Principal explores ideas around social responsibility
Chris Bolster

Teachers on Texada Island are preparing for the school year by sticking their hands in dirt.

Rhonda Gordon is Texada Elementary School’s principal and teaches kindergarten to grade two. Michael Sanford, the school’s other teacher, has grades three through seven. Together they are looking at starting classroom gardens for the school’s 34 students.

“One of the things we’re doing this year to focus on social responsibility is creating classroom gardens to teach sustainability,” said Gordon.

Each year teachers have to try new approaches to the curriculum and the theme of social responsibility because they have the same students.

“In most classrooms [in other schools] kids are at different levels academically anyway,” she said. “So teaching this way is not as challenging as one might assume. Even if you had a straight grade four class, there’s no way that 30 grade-four students are all reading at a grade-four level.”

She explained that the new curriculum coming from the ministry of education is much more student-focused, which makes teaching classrooms like hers easier. “It’s great for us because it’s already what we’ve been doing,” she added.

Gordon and Sanford are meeting with Texada Agricultural Group (TAG) founder Tom Read to learn about composting to create soil and what a classroom garden would look like.

“That’s a big part of what we’re doing this week about getting ready,” she said. “Other than that, it’s all the usual preparing.”

One thing that is a little different about Texada elementary is that the school provides supplies for the students.

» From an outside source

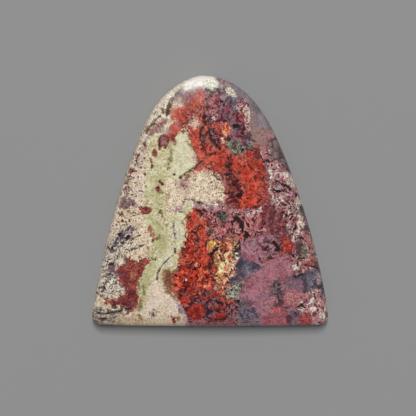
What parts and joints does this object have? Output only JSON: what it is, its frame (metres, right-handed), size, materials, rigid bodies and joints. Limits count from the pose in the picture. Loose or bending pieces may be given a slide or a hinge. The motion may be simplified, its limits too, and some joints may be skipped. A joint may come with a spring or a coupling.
{
  "type": "red moss agate cabochon",
  "caption": "Polished moss agate cabochon, a lopsided arch with a flat back and a low dome, for setting in a bezel or on a pad.",
  "frame": {"origin": "middle of the flat back, on the surface that the stone lies on", "axes": "+Z out of the domed face, +Y towards the tip of the arch, +X to the right as the face is looked at"},
  "size_m": [0.0426, 0.045, 0.0065],
  "materials": {
    "polished_agate": "polished"
  },
  "bodies": {
    "root": {"cabochon": "polished_agate"}
  },
  "joints": []
}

Gordon said the policy cuts down on wasted supplies. She explained that in the past the school would send the list of necessary supplies home and half the students would come to school missing items or parents would have to substitute items because they could not find them.

“It’s a such a relief for parents and teachers,” she said.

Another project that Gordon said she and Sanford are preparing for this year is to have their students research an important historical Texada resident, with help from the Texada Heritage Society, which operates a museum next to the school.

This year Gordon said that TAG will begin construction of a commercial kitchen, for community use, at the school, which will give students “rich and diverse learning opportunities,” she said.